Stop Guessing: 5 Smart Ways to Evaluate Coffee Origins

In many roasteries, origin selection is still guided by habit, reputation, or past success. Ethiopia for brightness. Brazil for balance. Colombia for versatility. These shortcuts are understandable, but they become liabilities as markets fragment, quality variance increases, and margins tighten.
Origin is not a flavour guarantee. It is a bundle of agronomic conditions, processing norms, logistics realities, and risk profiles that change over time. Evaluating origins intelligently means moving beyond assumptions and toward evidence that aligns with how your roastery actually operates.
Below are five practical, industry-grounded ways to evaluate coffee origins without guessing and without relying on clichés that no longer hold.
1. Separate Origin Identity From Lot Performance
The most common mistake roasteries make is evaluating origin as a monolith.
Countries do not roast. Lots do.
Within the same origin, performance can vary dramatically based on altitude range, harvest timing, processing discipline, and export handling. An origin’s reputation often reflects its best historical examples, not its median quality.

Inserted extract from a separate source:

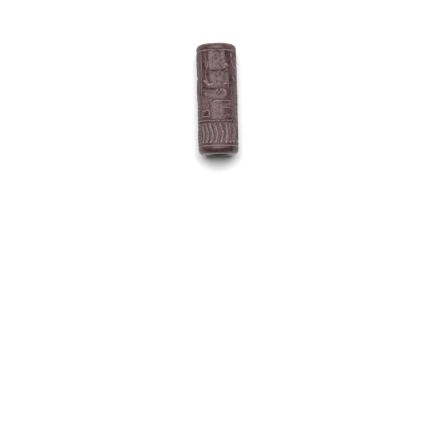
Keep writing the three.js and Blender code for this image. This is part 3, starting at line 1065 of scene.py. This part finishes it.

Smart evaluation starts by asking:
What does the average lot from this origin look like this season? , How wide is the performance spread between top and bottom offerings ,How predictable is roast behaviour across multiple deliveries?
Origins with a narrower performance range often outperform more celebrated origins in production environments, even if their peak lots are less expressive.
2. Evaluate Origins Through Your Production Constraints
Cupping tables lie by omission.
An origin that performs beautifully in small sample roasts may struggle once exposed to:
higher batch sizes, multiple operators, long production days, tighter delivery schedules
Evaluating origin suitability requires testing coffees under real production conditions, not idealized ones. That includes roasting at scale, using standard profiles, and brewing under customer-like parameters.
Key questions to ask:
Does this origin tolerate small deviations without collapsing in the cup?, How sensitive is it to development variance or airflow changes, Does it amplify or dampen operator inconsistency?
Origins that forgive operational noise often create more value than those that demand constant attention.
3. Track Origin-Linked Cost Beyond Green Price
Green price alone is an incomplete metric.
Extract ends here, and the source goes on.